- [CHALLENGE]: Give back exactly the lines running from the line that holds "if empty is" through the line that holds "obj.parent = None", ends included, and no other lines.

- [INFORMATION GIVEN]:

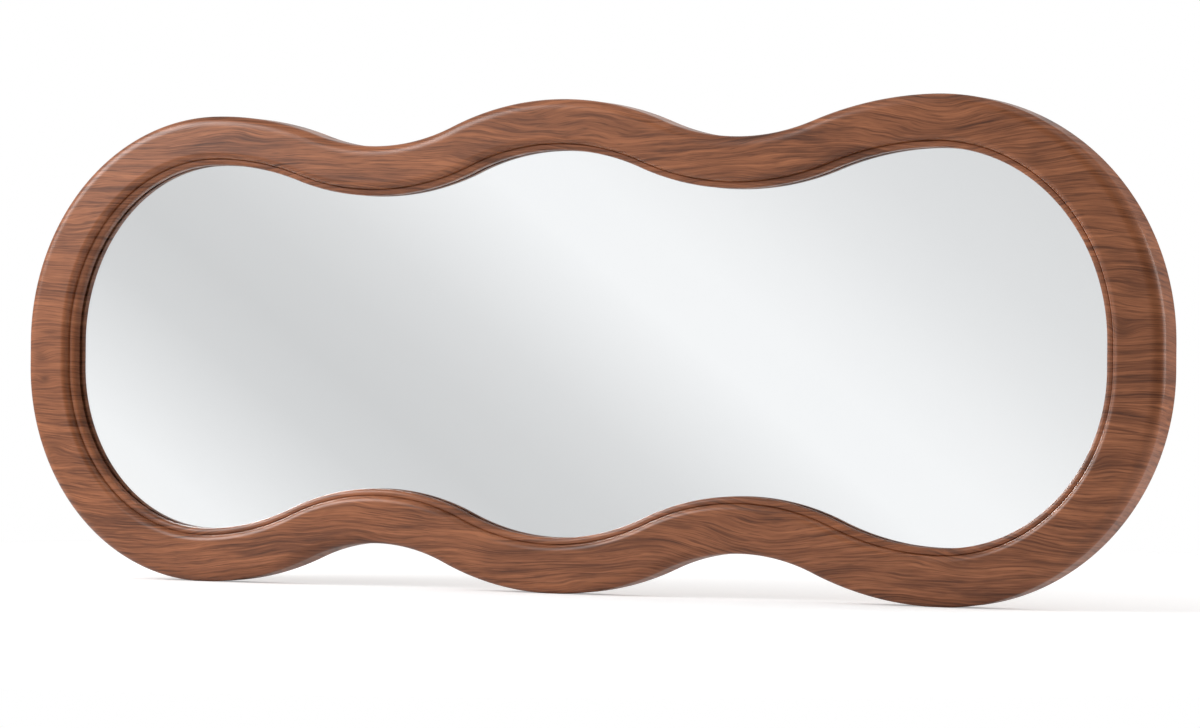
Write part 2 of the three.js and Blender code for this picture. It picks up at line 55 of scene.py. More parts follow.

---

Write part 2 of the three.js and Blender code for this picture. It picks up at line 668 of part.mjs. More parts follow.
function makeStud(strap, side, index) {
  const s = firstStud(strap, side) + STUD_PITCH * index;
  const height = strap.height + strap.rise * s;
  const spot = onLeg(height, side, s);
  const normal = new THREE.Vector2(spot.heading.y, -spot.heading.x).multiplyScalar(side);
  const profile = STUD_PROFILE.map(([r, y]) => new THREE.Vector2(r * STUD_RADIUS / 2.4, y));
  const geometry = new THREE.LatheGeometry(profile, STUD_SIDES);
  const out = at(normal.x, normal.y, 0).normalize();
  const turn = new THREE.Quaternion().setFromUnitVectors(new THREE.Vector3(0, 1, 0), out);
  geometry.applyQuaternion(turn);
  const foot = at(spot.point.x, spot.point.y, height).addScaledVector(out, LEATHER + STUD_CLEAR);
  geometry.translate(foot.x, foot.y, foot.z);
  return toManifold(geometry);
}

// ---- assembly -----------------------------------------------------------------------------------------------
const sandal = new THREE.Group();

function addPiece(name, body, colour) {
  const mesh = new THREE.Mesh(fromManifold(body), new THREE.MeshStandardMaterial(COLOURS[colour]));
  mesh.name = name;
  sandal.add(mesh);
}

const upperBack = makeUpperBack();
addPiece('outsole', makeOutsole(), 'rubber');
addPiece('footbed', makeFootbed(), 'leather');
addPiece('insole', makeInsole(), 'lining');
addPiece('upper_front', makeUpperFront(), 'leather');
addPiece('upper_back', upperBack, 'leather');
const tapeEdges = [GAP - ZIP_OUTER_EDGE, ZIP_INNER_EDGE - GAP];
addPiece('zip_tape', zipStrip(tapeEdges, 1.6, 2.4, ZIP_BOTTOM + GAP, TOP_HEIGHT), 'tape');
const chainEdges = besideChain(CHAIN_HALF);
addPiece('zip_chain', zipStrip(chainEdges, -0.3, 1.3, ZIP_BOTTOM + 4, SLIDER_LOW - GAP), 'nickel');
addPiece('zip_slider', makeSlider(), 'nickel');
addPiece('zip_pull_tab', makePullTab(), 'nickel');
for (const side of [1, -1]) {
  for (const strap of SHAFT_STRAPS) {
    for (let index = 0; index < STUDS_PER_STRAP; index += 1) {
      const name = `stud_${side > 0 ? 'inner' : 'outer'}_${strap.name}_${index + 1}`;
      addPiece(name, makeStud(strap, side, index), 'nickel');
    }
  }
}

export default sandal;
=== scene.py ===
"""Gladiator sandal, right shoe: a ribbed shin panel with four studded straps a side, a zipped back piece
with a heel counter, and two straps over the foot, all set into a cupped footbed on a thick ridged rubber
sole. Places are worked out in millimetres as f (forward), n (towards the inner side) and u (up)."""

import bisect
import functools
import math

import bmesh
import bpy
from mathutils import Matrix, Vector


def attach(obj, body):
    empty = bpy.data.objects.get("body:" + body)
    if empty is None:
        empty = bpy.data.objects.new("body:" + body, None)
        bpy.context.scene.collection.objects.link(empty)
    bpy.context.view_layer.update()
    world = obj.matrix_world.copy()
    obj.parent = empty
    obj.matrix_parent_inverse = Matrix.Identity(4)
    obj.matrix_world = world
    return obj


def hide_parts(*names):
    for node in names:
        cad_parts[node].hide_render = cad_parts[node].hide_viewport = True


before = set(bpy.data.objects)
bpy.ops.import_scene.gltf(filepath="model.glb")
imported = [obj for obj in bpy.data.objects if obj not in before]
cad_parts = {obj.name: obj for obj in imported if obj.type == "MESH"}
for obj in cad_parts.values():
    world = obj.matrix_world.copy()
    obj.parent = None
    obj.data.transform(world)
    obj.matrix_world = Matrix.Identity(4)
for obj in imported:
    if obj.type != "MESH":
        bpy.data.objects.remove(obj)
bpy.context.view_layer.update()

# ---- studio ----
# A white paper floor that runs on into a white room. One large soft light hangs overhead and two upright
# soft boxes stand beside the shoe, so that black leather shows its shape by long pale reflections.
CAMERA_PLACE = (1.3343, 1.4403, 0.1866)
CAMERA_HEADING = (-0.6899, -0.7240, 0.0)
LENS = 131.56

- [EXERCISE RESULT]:
    if empty is None:
        empty = bpy.data.objects.new("body:" + body, None)
        bpy.context.scene.collection.objects.link(empty)
    bpy.context.view_layer.update()
    world = obj.matrix_world.copy()
    obj.parent = empty
    obj.matrix_parent_inverse = Matrix.Identity(4)
    obj.matrix_world = world
    return obj


def hide_parts(*names):
    for node in names:
        cad_parts[node].hide_render = cad_parts[node].hide_viewport = True


before = set(bpy.data.objects)
bpy.ops.import_scene.gltf(filepath="model.glb")
imported = [obj for obj in bpy.data.objects if obj not in before]
cad_parts = {obj.name: obj for obj in imported if obj.type == "MESH"}
for obj in cad_parts.values():
    world = obj.matrix_world.copy()
    obj.parent = None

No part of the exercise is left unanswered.